Although the use of technology in a math classroom proves to be of great benefit, most parents and teachers think that it may be of great harm to students in the future. They base their arguments on the fact that most students tend to become dependent on the use of technology to such extent, that they cannot undertake simple computations in every day life without the use of technology, in particular calculators (Shamatha et al., 2004).

As put forth by the National Council of Teachers of Mathematics (2000), technology advances mathematical learning and supports efficient mathematical teaching. Furthermore, technology can assist students in learning mathematics. The graphic power of technological instruments gives access to powerful models, although most students cannot produce them independently (National Council of Teachers of Mathematics, 2000). The computational use of technological instruments increases an array of problems for students and allows them to carry out routine processes accurately and quickly. This offers students more time to conceptualize and model.

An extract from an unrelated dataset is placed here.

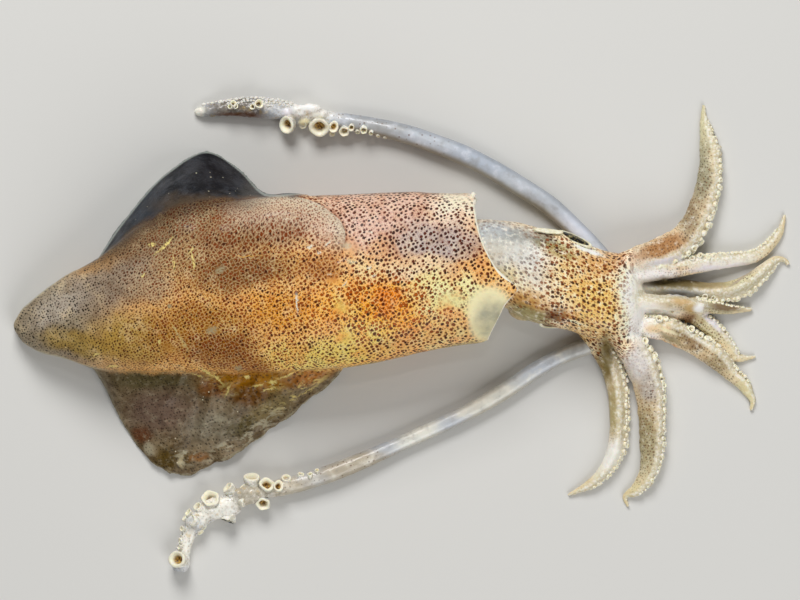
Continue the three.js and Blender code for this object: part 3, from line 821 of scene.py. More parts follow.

This analysis shows that the use of technology in a math classroom is very beneficial for students. In education, technology makes specific ideas, topics and problems more accessible and offers new methods of presenting and handling mathematical information. Generally, technology offers opportunities to solve a wide range of problems and provides ways for presenting such problems. In comparison with the use of calculators, the use of computers or iPads in a math classroom offers students mathematically rich and responsive environments for representing, encountering, experiencing and reasoning mathematical ideas. Having conduced the research we came to the conclusion that the use of technology in a math classroom makes the approach towards learning easier, and converts a classroom from the environment, in which students sit back inactively listening to a tutor, to that, in which students work hand in hand with each other to create new ideas and solutions.